A View To A Killer Look — The All-Seeing Nails And Dramatic Cat Eyes At Libertine Fall 2016
If there’s one show during New York Fashion Week in which you’re guaranteed to see refreshingly over-the-top, unconventional, larger-than-life nails and show-stopping makeup, it’s Libertine. For the brand’s Fall 2016 runway show, Libertine designer Johnson Hartig again joined forced with CND to reveal laboriously created nail looks that quite literally had all eyes on them. As for the makeup, Libertine enlisted the help of buzz-y makeup brand Too Cool For School, with artist Robert Greene leading the team backstage.
Hartig’s collection was inspired by Nikki de Saint Phalle’s Tarot Garden, a destination in Tuscany filled with larger-than-life sculptures based on Tarot card symbology. With names like The High Priestess, The Emperor, and the Magician, these sculptures — made out of steel, wire mesh, ceramic, and hand-cut glass mosaics — form a magical alternate universe filled with joyful colors and textures.

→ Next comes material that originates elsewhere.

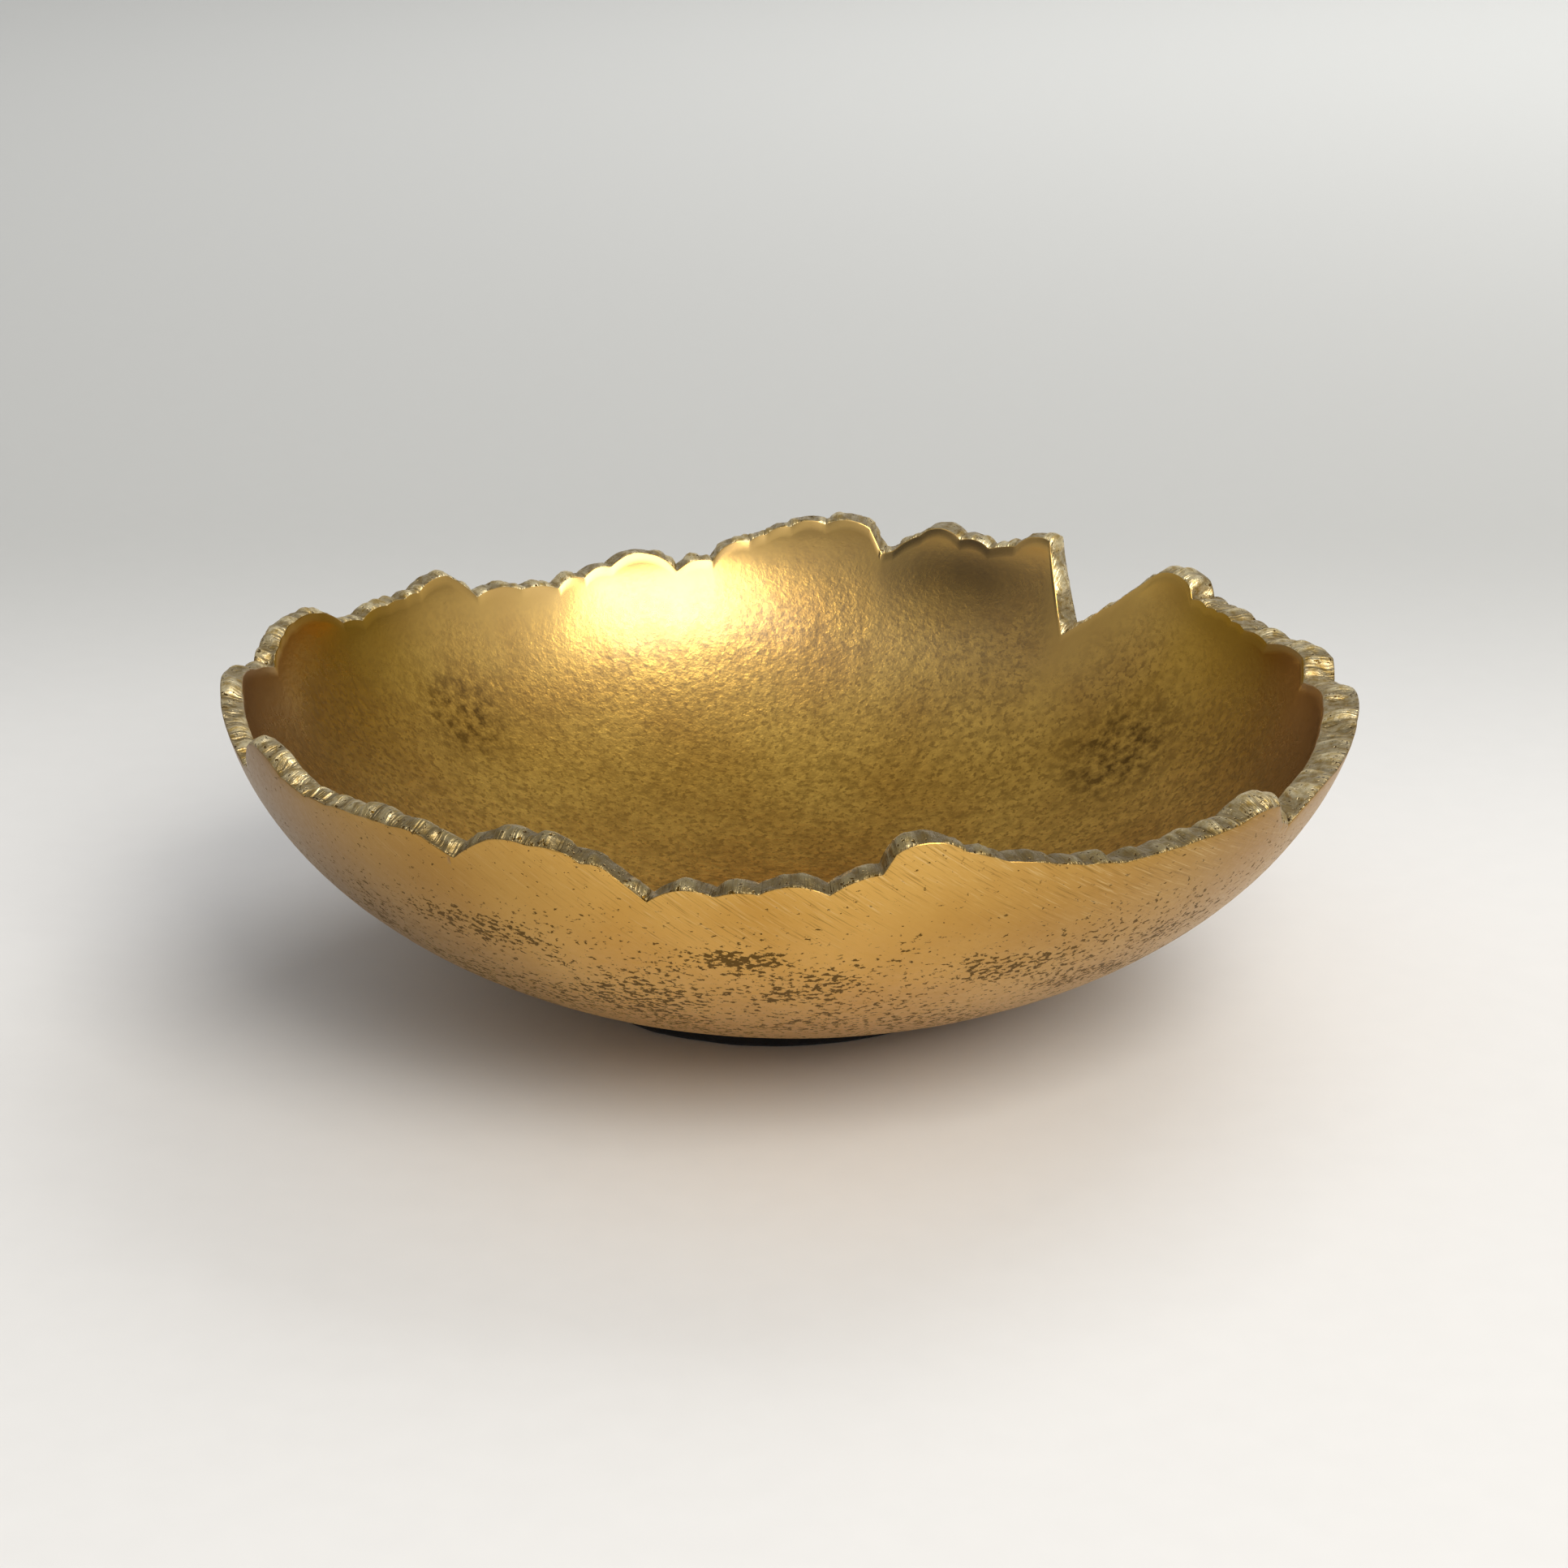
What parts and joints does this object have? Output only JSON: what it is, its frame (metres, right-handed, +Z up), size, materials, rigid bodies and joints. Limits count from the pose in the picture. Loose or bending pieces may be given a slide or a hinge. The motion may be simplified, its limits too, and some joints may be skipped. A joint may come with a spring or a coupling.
{
  "type": "decorative bowl",
  "caption": "Round cast-metal bowl with a torn, scalloped rim and a satin brass finish, standing on a round felt pad.",
  "frame": {"origin": "on the table plane, at the underside of the felt pad, on the axis of the bowl's outer wall", "axes": "+Z up out of the mouth of the bowl, -Y towards the viewer's side, +X to the right of it"},
  "size_m": [0.3002, 0.3004, 0.0904],
  "materials": {
    "cast_brass": "satin antique gold, cast grain inside, ground below the rim",
    "adhesive_film": "matt translucent film",
    "black_felt": "matt pressed felt"
  },
  "bodies": {
    "root": {"bowl_casting": "cast_brass", "pad_adhesive": "adhesive_film", "felt_pad": "black_felt"}
  },
  "joints": []
}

The anti-establishment quality of Nikki de Saint Phalle’s work, along with the current sociopolitical climate and the similar disenchantment of ’60s youths, informed a riotously colorful collection that seemed to convey the current frustration harbored towards establishment politics and traditional norms — in fact, the runway show concluded with models holding signs that read “Joint the Revolution” and “Bernie 4 Eva.” Fur-trimmed coats adorned with oversize sequins and embroidered eye patches were paired with sequined tights and fuzzy sandals. Floor-length coats featured surrealist landscape-inspired prints with ’60s-flavored rainbows that lent them a psychedelic vibe. Flower child slogans were reinvented so that sweaters and coats featured phrases like “Love Don’t Fight” in bold block letters. Cigarette pants, coats, and dresses were embellished with playful symbols — from eyes to hearts, paisley swirls, birds, and hands with red fingernails — many of them created via the careful positioning of studs and colored crystals and others woven into patches and then embroidered onto garments. The vibrant colors, textural juxtapositions, surrealist motifs, and rebellious attitude of the Libertine Fall 2016 collection all served as inspiration for the intricate nail art look.
To complement the beaded eye embellishments seen throughout the collection, the CND team hand-sculpted 180 eyes in an assortment of sized, using RETENTION+ Liquid & Powder to create the almond-shaped outline of each eye, the round center pupil, and the playful lashes above the curved top edge. The nails were then painted with SHELLAC Brand 14+ Day Nail Color and VINYLUX Weekly Polish, relying on red, green, blue, orange, and pink hues and both black and white accents. As if that weren’t enough, 60 of the pupils were embellished with LED-lit Swarovski crystals so that they literally twinkled on the runway. Now, that‘s called having a vision!
While the prize was on the eyes, the CND team also created another elaborate nail look for the runway, painting 180 nails using matte pastel shades, then embellishing them with fluffy adornments in taupe, white, and camel tones as a nod to the clothing’s faux fur trimmings and the fringed accessories used to style the collection.
The makeup, meanwhile, meant to evoke the “3 a.m. girl,” the one who parties hard and turns heads wherever she goes. to that end, makeup artist Robert Greene prioritized a smoky highlighted lid and bold, graphic, ’60s inspired eyeliner, keeping the face bare and lips neutral.
To create the look, Greene started out by prepping the skin with the Too Cool for School Egg Mellow Cream, then subtly illuminated the high points of the face by applying the Dinoplatz Pearl Bay Invasion Highlighter in Baby Pink Clam to the cheekbones, down the center of the nose, and along the inner corners of eyes.
Next, Greene established the foundation for his eye look, starting by curling lashes and applying the Glam Rock Urban Shadow in Devil Blue all over the lower lid, blending the eyeshadow upward into the crease and up to the brow bone, buffing the shade until the color looked seamless and there were no visible edges. To make the eyes look bigger and add a hint of shimmer, he then highlighted the inner corners of the eyes with the highlighter shade in the Too Cool For School Dinoplatz Triceratops Multi-Face Palette.
To create the bold liner look, he used the Too Cool For School Glam Rock Extreme Color Eyes in Ecstasy Black, drawing a strong line, starting at the tear duct and extending the line all the way to the outer corners of the eyes, keeping the color close to the lashline and finishing with a dramatic angled flick at the outer corners. Next, to thicken the line, he traced a heavy diagonal line back toward the inner corners of the eyes, making sure to cover half of the eyelid. Once he’d outlined the perfect shape, he filled it in with liner. Last, he applied black liner below the lower lash line, starting at the center of the eyes, below the iris, and extending the color to the outer corners of the eyes. He finished the look by connecting the liner at the outer corners of the eyes.
From the clothing to the makeup and nails, then, the Libertine show was all about eyes as the prize!